Methodists were influenced by Wesley's sense of the authority of the ordained minister (Methodism has a much more centralised authority structure than the Presbyterian tradition) at the same time as they created places where lay Christians could exercise ministry and leadership in small groups.

A development which gives a fresh view of the whole discussion is to regard baptism as ordination - a view which fits with "the priesthood of all believers" and which also gives a focus to the discussion as being about recognition of gifts and calling and the roles that people have. Some Roman Catholic theology from Vatican II encourages this and is something we could usefully be familiar with.

The General Assembly in 2002 set in motion a process which may lead to the authorizing of some elders to administer baptism on the same basis as now applies for elders being authorized to preside at communion.

We read a lot into the term "priesthood of all believers," but it can be taken as meaning that the gifts of every Christian should be recognised. However that is a decision for the church as well as for the person (and as with all spiritual gifts the view of the church is the decider).

Some are gifted, called, and recognised as elders.
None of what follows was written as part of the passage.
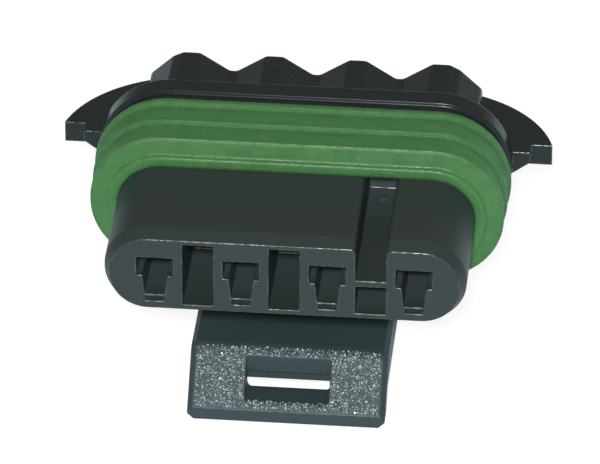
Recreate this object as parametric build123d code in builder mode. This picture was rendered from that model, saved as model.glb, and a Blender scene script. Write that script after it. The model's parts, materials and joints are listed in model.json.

Some elders are gifted, called, recognised, and trained in relation to "Word and Sacrament", some to the Sacraments, and others to Preaching, Christian Education, Pastoral Care or other recognised ministries.

We need to go on valuing the role of elders in pastoral care, but I see others being able to offer that ministry who are not elders, and sense that the key ministry of new elders is likely to be Christian leadership. It would help if those who are elders who become ministers of word and sacrament were not ordained in their new role, but licensed or commissioned - so that their ordination as an elder is recognised. I think this is something we could usefully consider. As above we might also usefully move to associating ordination for elders, as for ministers, as a call to preside at the sacraments. At the moment it looks as if we will be saying that for elders who are trained for the role.